By the mid-16th century, many inhabitants of towns and villages had deviated from Christian dogma: many of these people were heretics; many believe that Nature was God (pantheism); and still more believe that witches had just as much spiritual power as did priests. The number of radical groups which appeared during the 16th century makes them difficult to classify. They make up what historians call the Radical Reformation.
There were men and women, many of them poor and illiterate, who claimed to have knowledge of their own salvation through an inner light. That is, these men and women believed they had a direct an immediate communication from God to his chosen people. Should this be that surprising? Such a knowledge made his chosen people free.
These Saints, as they called themselves, said the poor shall inherit the earth which they believed was now governed by the anti-Christ, i.e., the Pope. Their task was to purge the world of evil and make the world ready for the second coming of Christ. For these people, the Holy Scriptures became inspiration for their brand of social revolution. All of this, as you might have expected, was condemned by both Luther and Calvin (as well as the Church). The largest group of radical reformers were the Anabaptists (literally "re-baptizers," used as a term a derision).
Luther and Zwingli had argued that intense baptism marked the moment of one's entry into the Church, even though this had no sanction in the Bible. The Anabaptists believed the first baptism did not count since only mature adults could make a conscious choice for Jesus not to young children who are totally incapable of understanding God's grace. The Anabaptists were a diverse group of people. Some rejected the Trinity while others refused to take oaths, pay taxes, hold public office or serve in the army. Since the Anabaptists gave the individual free choice, it was indeed possible that Church organization was unnecessary since many believed in personal communication with God. Many radicals formed their own voluntary associations and abandoned the world in order to pursue their faith, regardless of what Luther or the Church might think. Many practiced a primitive communism in which everything was held in common, including property and wives. When all of this was coupled with their idea that the end of the world was imminent, their mission was one of urgency.
Of course, Luther, Calvin, and Zwingli detested the radicals. By practicing a Protestant faith that deviated from Lutheranism or Calvinism, Luther and Calvin both argued that the radicals were damned. At an imperial Diet held in 1529, the death penalty was issued against all Anabaptists.

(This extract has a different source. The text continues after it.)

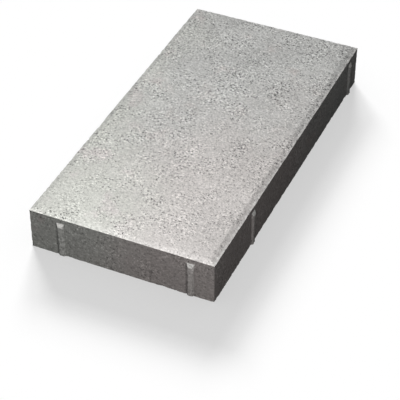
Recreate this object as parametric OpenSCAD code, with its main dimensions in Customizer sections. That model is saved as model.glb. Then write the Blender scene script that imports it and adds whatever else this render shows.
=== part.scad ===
// Concrete paving slab, pressed in a mould with its walking face up.
// It lies with its length along Y and its bed face on z = 0.
// Eight spacer nibs are cast on its sides. They keep the joint open when slabs are laid
// tight, and a half turn of the slab brings it onto itself, so it has no wrong way round.

/* [Laid size] */
// Length that one slab takes up when laid, one joint included
pitch_l = 500; // [300:5:800]
// Width that one slab takes up when laid, one joint included
pitch_w = 250; // [200:5:600]
// Thickness from the bed face to the walking face
slab_t = 60; // [40:1:100]

/* [Edges] */
// Width of the bevel round the walking face
bevel_w = 8; // [1:0.5:15]
// Drop of that bevel, from the walking face to the arris
bevel_drop = 2; // [0.5:0.25:6]
// Radius of the four upright corners
corner_r = 1; // [0.5:0.5:8]

/* [Spacer nibs] */
// Depth of a nib, which is also the width of the joint
nib_depth = 2.5; // [1:0.25:6]
// Width of a nib where it leaves the side
nib_root_w = 11; // [8:0.5:20]
// Width of the flat that touches the next slab
nib_face_w = 6; // [2:0.5:7]
// Distance from the arris down to the top of a nib
nib_below_arris = 7; // [3:0.5:15]
// Height of the slope that leads the next slab past a nib
nib_lead_h = 5; // [1:0.5:15]
// Distance from a corner to the middle of the nib beside it
nib_from_corner = 31; // [25:1:45]
// Room between two nibs that pass each other in one joint
nib_clearance = 0.5; // [0:0.25:2]

/* [Hidden] */
concrete = "#c2c0bb";

// The joint is shared between neighbours, so the body is one nib depth short of its pitch
body_l = pitch_l - nib_depth;
body_w = pitch_w - nib_depth;

// Heights on the side
arris_z = slab_t - bevel_drop;
nib_top_z = arris_z - nib_below_arris;
nib_full_z = nib_top_z - nib_lead_h;

// Depth to which a nib's root is buried in the body, so that the two fuse
nib_bury = 5;

// Seen from outside, each side has a nib near its right-hand corner and one further in on
// its left-hand half. Facing nibs must be one step apart, whichever way the slab is turned.
nib_step = nib_root_w + nib_clearance;
short_right = body_w / 2 - nib_from_corner;
short_left = nib_step - short_right;
long_right = body_l / 2 - nib_from_corner;
// On a long side the left-hand nib also clears the slabs of a course laid half a slab over
long_left = -(pitch_l / 4 + nib_step / 2);

// Plan of the body, with round upright corners
module body_plan() {
    inner_l = body_l - 2 * corner_r;
    inner_w = body_w - 2 * corner_r;
    square([inner_w, body_l], center = true);
    square([body_w, inner_l], center = true);
    for (x = [-1, 1], y = [-1, 1])
        translate([x * inner_w / 2, y * inner_l / 2]) circle(r = corner_r, $fn = 48);
}

// Cross-section of the body: upright sides, and a bevel at each top edge
module bevelled_section(across) {
    half = across / 2;
    polygon([
        [-half, 0],
        [half, 0],
        [half, arris_z],
        [half - bevel_w, slab_t],
        [bevel_w - half, slab_t],
        [-half, arris_z]
    ]);
}

// The bevels of the long and the short sides meet in a mitre at each corner
module body() {
    intersection() {
        linear_extrude(slab_t) body_plan();
        rotate([90, 0, 0]) linear_extrude(2 * body_l, center = true) bevelled_section(body_w);
        rotate([90, 0, 90]) linear_extrude(2 * body_w, center = true) bevelled_section(body_l);
    }
}

// One nib on a side that faces -Y: tapered in plan, upright, and sloped back to the side
// at its top. It runs down to the bed face, so that the slab can be pushed out of the mould.
module spacer_nib() {
    intersection() {
        linear_extrude(nib_top_z) polygon([
            [-nib_root_w / 2, nib_bury],
            [-nib_root_w / 2, 0],
            [-nib_face_w / 2, -nib_depth],
            [nib_face_w / 2, -nib_depth],
            [nib_root_w / 2, 0],
            [nib_root_w / 2, nib_bury]
        ]);
        rotate([90, 0, 90]) linear_extrude(nib_root_w, center = true) polygon([
            [nib_bury, 0],
            [-nib_depth, 0],
            [-nib_depth, nib_full_z],
            [0, nib_top_z],
            [nib_bury, nib_top_z]
        ]);
    }
}

// The two nibs of one side, at their places along it
module nib_pair(side_y, left, right) {
    for (x = [left, right])
        translate([x, -side_y, 0]) spacer_nib();
}

module slab() {
    color(concrete) union() {
        body();
        for (turn = [0, 180]) {
            rotate(turn) nib_pair(body_l / 2, short_left, short_right);
            rotate(turn + 90) nib_pair(body_w / 2, long_left, long_right);
        }
    }
}

slab();
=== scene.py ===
# %% [markdown]
# # A pressed concrete paving slab
#
# The slab is one block of concrete, 500 x 250 x 60 mm when it is laid. A press shakes and
# squeezes an almost dry mix into a steel mould and pushes the block out at once. Everything
# that can be seen on it comes from that: a flat walking face with a shallow bevel, upright
# sides dragged along the mould's wall, and small ribs, the spacer nibs, that keep the joint
# open. This lesson takes the bare block from the workshop's model, roughens it as real
# concrete is rough, colours it, and lights it on a white floor.

# %% Load the workshop's model
import math
import random

import bpy
import numpy as np
from mathutils import Matrix, Vector, kdtree, noise


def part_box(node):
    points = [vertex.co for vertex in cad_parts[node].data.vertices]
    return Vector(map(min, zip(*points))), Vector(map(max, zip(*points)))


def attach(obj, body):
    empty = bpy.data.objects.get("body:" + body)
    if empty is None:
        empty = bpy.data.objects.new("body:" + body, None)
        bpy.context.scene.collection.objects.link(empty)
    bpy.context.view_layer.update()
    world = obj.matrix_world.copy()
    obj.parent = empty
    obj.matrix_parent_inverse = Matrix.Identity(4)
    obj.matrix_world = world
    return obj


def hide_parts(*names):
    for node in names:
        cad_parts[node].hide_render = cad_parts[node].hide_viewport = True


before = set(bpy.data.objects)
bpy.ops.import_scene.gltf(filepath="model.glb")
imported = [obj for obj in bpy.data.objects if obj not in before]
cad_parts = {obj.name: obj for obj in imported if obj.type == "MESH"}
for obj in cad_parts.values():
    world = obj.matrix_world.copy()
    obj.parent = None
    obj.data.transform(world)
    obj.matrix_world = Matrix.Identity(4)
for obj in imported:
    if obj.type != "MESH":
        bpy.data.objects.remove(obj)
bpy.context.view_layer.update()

MM = 0.001
low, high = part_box("slab")
print("the block measures", [round(size / MM, 1) for size in high - low], "mm")

# %% [markdown]
# ## The sizes that the finish needs
#
# The model's box runs over the nibs, so the block's own sides stand one nib depth inside it.
# The bevel is the only other thing that the finish has to know about, because its lower edge,
# the arris, is where such a slab gets knocked.

# %% Sizes of the block
NIB_DEPTH = 2.5 * MM
BEVEL_DROP = 2.0 * MM
BEVEL_WIDTH = 8.0 * MM

half_width = high.x - NIB_DEPTH
half_length = high.y - NIB_DEPTH
top_height = high.z
arris_height = top_height - BEVEL_DROP
print("arris at", round(arris_height / MM, 1), "mm, sides at", round(half_width / MM, 2), "mm")

# %% [markdown]
# ## A body of clay
#
# The workshop's model has a few dozen large flat faces. Relief needs many small ones. They
# could be cut by subdividing, but long thin triangles subdivide into more long thin
# triangles. A voxel remesh wraps the same shape in an even net instead, here with a knot
# every millimetre. The net cuts corners a little, so a shrinkwrap then pulls every knot back
# on to the workshop's surface, which leaves a rounding of about half a step. Both are
# modifiers; reading the evaluated mesh applies them.

# %% Wrap the block in an even net
NET = 1.0 * MM


def applied(piece, kind, **settings):
    """Puts one modifier on a piece, applies it and takes it off again."""
    modifier = piece.modifiers.new(kind.lower(), kind)
    for name, value in settings.items():
        setattr(modifier, name, value)
    shaped = piece.evaluated_get(bpy.context.evaluated_depsgraph_get())
    mesh = bpy.data.meshes.new_from_object(shaped)
    piece.modifiers.clear()
    old = piece.data
    piece.data = mesh
    bpy.data.meshes.remove(old)


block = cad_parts["slab"]
slab = bpy.data.objects.new("paving_slab", block.data.copy())
bpy.context.scene.collection.objects.link(slab)
slab.data.materials.clear()
applied(slab, "REMESH", mode="VOXEL", voxel_size=NET)
applied(slab, "SHRINKWRAP", target=block, wrap_method="NEAREST_SURFACEPOINT")
print("the net has", len(slab.data.vertices), "knots")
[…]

In 1534, the Melchiorites, an inflammatory sect of Anabaptists, captured the German city of Münster. They immediately burned all books except the Bible, banned the use of money and seized the property of non-believers. They killed Protestants and Catholics and practiced polygamy and sexual excess. Their leader, John of Leyden, had sixteen wives. As to be expected, they proclaimed the Day of Judgment was close at hand. Lutheran princes and Catholic bishops joined forces to condemn and defeat the Anabaptists, who were placed in cages and hung from the church steeples where they were eventually tortured and left to die. The radicals were pursued wherever they found themselves and to survive, many of them fled to Poland, the Low Countries, England and to the New World.
While Luther and Calvin struggled against the Anabaptists and other radical sects, the Roman Church was also gathering momentum to enact a genuine reform movement -- the Catholic Reformation (see Lecture 5).